If the novel has a point, it is about the folly of (white and Muslim) man, whose ambitions and fears and weapons and sexism cause murder and oppression and eventually destroy the world.  To Marianne, Earth people seem insane ("What's wrong with you groundhogs?  What the hell is wrong with you?"), and Haldeman explicitly tells us that the guy who launches the missiles at the Worlds and at the communist countries does it because he is insane.  (One might quibble that this is weak storytelling--after coming up with complex political and economic reasons for the dispute between New New York and the United States, Haldeman is content to explain a nuclear war with "And then this crazy guy pushes a button....")  We only spend like 15% of the book on New New York, but we learn that on that World there are no guns, people don't accumulate wealth, and people are sexually liberated--maybe it's Haldeman's idea of a utopia.  (Maybe the symbolic reason Jeff can't come to New New York is that he has blood on his hands from shooting criminals...doesn't that sort of thing happen to King David in the Bible?)
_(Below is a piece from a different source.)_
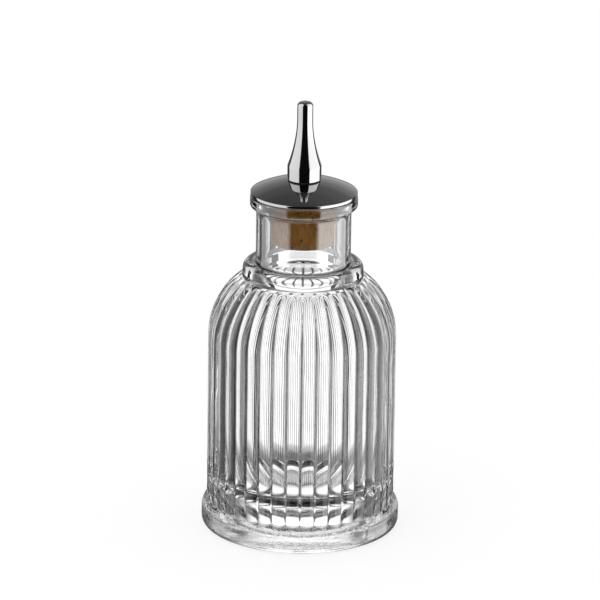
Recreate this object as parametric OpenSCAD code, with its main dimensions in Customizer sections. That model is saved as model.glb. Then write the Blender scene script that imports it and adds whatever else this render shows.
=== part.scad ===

Non-whites, African-Americans in particular, come off well in the novel.  Marianne loves Dixieland jazz and the people who treat her nicest are some black musicians who invite her to play clarinet in their jazz band in front of a packed house, and we get a long scene of her playing with them; for Marianne, the evening spent playing with the band feels like "six bright hours of orgasm."  This chapter is also significant in that it is one of the few times in the book when we actually see Marianne's talents and abilities in action.

It is implied that Marianne will become the leader of New New York, and there are two sequels, 1983's Worlds Apart and 1992's Worlds Enough and Time; maybe they follow her career as chief executive of New New York, and in them we will see Marianne use her intelligence to save her society or something.  I own Worlds Apart and will read it soon, while Worlds is still fresh in my mind, and find out.